Meanwhile, the decorator wanted to know the final seating arrangement so they could calculate how many tables and chairs they needed and figure out the room layout. But my sister couldn’t finalize seating until she knew everyone’s final count. Which she didn’t have because people were being weird about RSVPs.

The florist wanted to know the exact dimensions of the entrance where they’d install the installation, so they could plan how many flowers they’d need. My sister didn’t know the exact dimensions because she’d only seen the venue once and hadn’t measured anything.

The photographer wanted to scout the venue but my sister hadn’t confirmed the exact timing of events yet. When would the ceremony be? When would the reception start? When would guests arrive? She didn’t know because the caterer was still figuring out their schedule based on the kitchen setup at the venue.

Everything was interconnected. You couldn’t make one decision without making five other decisions first. And those five decisions depended on decisions you hadn’t made yet.

My sister literally said to me, “I don’t understand why everything has to be so complicated. Why can’t anyone just give me a straight answer?”
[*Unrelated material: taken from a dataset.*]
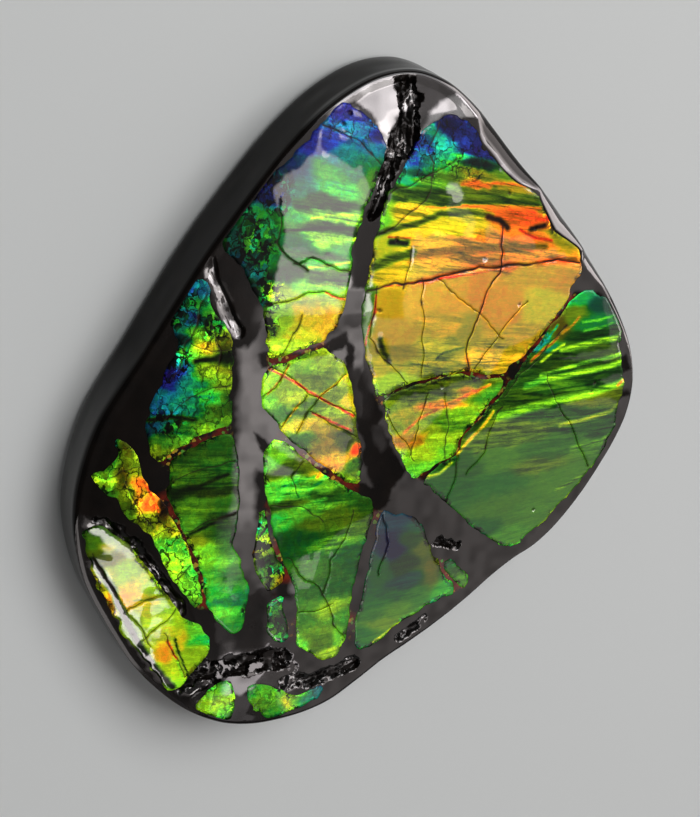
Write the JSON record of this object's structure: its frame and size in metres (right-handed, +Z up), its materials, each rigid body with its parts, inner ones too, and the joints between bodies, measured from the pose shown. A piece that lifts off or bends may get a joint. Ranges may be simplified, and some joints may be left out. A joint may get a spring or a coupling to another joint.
{
  "type": "ammolite specimen",
  "caption": "Polished teardrop hand specimen of ammolite: iridescent fossil shell plates in a dark ironstone slab, flat sawn back.",
  "frame": {"origin": "centre of the flat sawn back, in the middle of the bounding box's base", "axes": "+Z up out of the shell face, +Y along the slab towards its narrow end, +X to the right across the face"},
  "size_m": [0.0835, 0.094, 0.0132],
  "materials": {
    "ironstone": "polished to a wet gloss on the face, satin on the wall, rough and broken in the seams' pits",
    "shell_upper_centre": "fossil shell, green to lime with teal at the narrow end, polished under a clear coat",
    "shell_middle_centre": "fossil shell, lime to yellow with orange cracks, polished under a clear coat",
    "shell_lower_centre": "fossil shell, green with a lime stripe, polished under a clear coat",
    "shell_bottom_centre": "fossil shell, hazy teal to lime, polished under a clear coat",
    "shell_small_shard": "fossil shell, olive, polished under a clear coat",
    "shell_upper_right": "fossil shell, orange and yellow with green and blue at the top, polished under a clear coat",
    "shell_wedge": "fossil shell, olive, orange and green, polished under a clear coat",
    "shell_lower_right": "fossil shell, green with lime stripes, polished under a clear coat",
    "shell_left_upper": "fossil shell, teal, blue and green, polished under a clear coat",
    "shell_left_lower": "fossil shell, green with dark stripes, polished under a clear coat",
    "shell_seam_upper": "crushed fossil shell in a seam, dark with bright specks, polished under a clear coat",
    "shell_seam_lower": "crushed fossil shell in a seam, grey-green with specks, polished under a clear coat",
    "shell_left_strip": "fossil shell, orange-red to green, polished under a clear coat",
    "shell_left_flap": "fossil shell, pale lime and amber, on the low facet, polished under a clear coat",
    "shell_bottom_left": "fossil shell, lime, polished under a clear coat",
    "shell_bottom_edge": "fossil shell, lime to teal, polished under a clear coat"
  },
  "bodies": {
    "root": {"matrix": "ironstone", "shell_upper_centre": "shell_upper_centre", "shell_middle_centre": "shell_middle_centre", "shell_lower_centre": "shell_lower_centre", "shell_bottom_centre": "shell_bottom_centre", "shell_small_shard": "shell_small_shard", "shell_upper_right": "shell_upper_right", "shell_wedge": "shell_wedge", "shell_lower_right": "shell_lower_right", "shell_left_upper": "shell_left_upper", "shell_left_lower": "shell_left_lower", "shell_seam_upper": "shell_seam_upper", "shell_seam_lower": "shell_seam_lower", "shell_left_strip": "shell_left_strip", "shell_left_flap": "shell_left_flap", "shell_bottom_left": "shell_bottom_left", "shell_bottom_edge": "shell_bottom_edge"}
  },
  "joints": []
}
The answer is: because destination weddings ARE complicated. There are fifty moving pieces, all of them dependent on each other, and they’re all happening in a city where nobody lives.

When She Finally Just Broke And Hired Help

I think the turning point was when my sister realized she’d spent an entire Saturday on the phone trying to coordinate between the caterer and the florist. The florist wanted to know what the food presentation would look like because apparently that affects the table design. The caterer wanted to know what the table design would look like because that affects how they can move around the kitchen and serve. My sister was on a three-way call trying to translate between two professionals who didn’t want to talk to each other directly.
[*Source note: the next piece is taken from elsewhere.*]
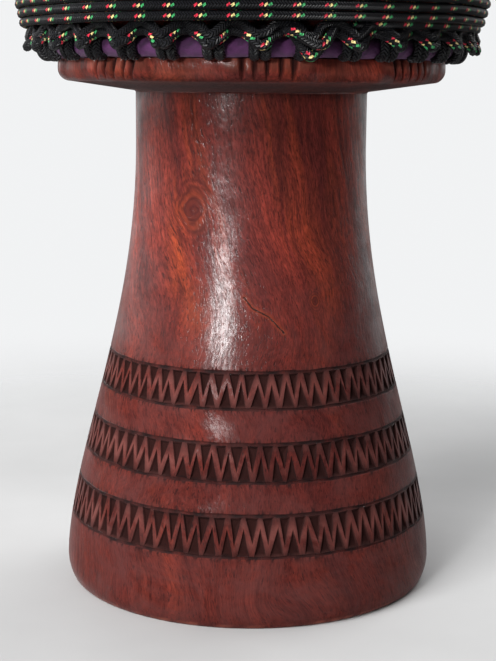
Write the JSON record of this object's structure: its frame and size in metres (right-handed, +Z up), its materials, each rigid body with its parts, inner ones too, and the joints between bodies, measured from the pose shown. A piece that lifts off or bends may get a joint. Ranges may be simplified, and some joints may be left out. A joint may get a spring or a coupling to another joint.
{
  "type": "rope-tuned goblet hand drum",
  "caption": "Wooden goblet drum with zigzag bands carved round its foot, a notched collar, a skin head, cloth-wrapped rings and black rope lacing.",
  "frame": {"origin": "middle of the underside of the foot, on the floor", "axes": "+Z up along the drum's axis to the head; -Y towards the side shown in the picture; +X to the viewer's right"},
  "size_m": [0.3588, 0.3588, 0.5995],
  "materials": {
    "wood": "satin",
    "skin": "matte",
    "cloth": "matte",
    "rope": "matte"
  },
  "bodies": {
    "root": {"shell": "wood", "drumhead": "skin", "crown_ring": "cloth", "crown_loops": "rope", "lacing_rope": "rope", "waist_wraps": "rope", "bottom_ring": "cloth", "bottom_loops": "rope"}
  },
  "joints": []
}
After that call ended, she just sat on her bed and stared at nothing for twenty minutes.

That night, Rahul basically said, “We’re hiring a planner. I don’t care if it costs extra. This is not worth your mental health.”

She called someone on Monday. A wedding planner. Within forty-eight hours, that planner had:

  • Called the caterer and sorted out the whole numbers situation
  • Visited the venue and taken exact measurements of every space
  • Connected with the florist and worked out a timeline that made sense
  • Called the photographer and scheduled a venue scout
  • Sent my sister a schedule that explained what needed to happen in what order

Within a week, my sister wasn’t crying anymore. Within two weeks, she was actually excited about the wedding again instead of dreading it.

What Changed When An Actual Professional Got Involved

Okay so this is the part where I realized what wedding planners actually do, and why they’re not just decorating people.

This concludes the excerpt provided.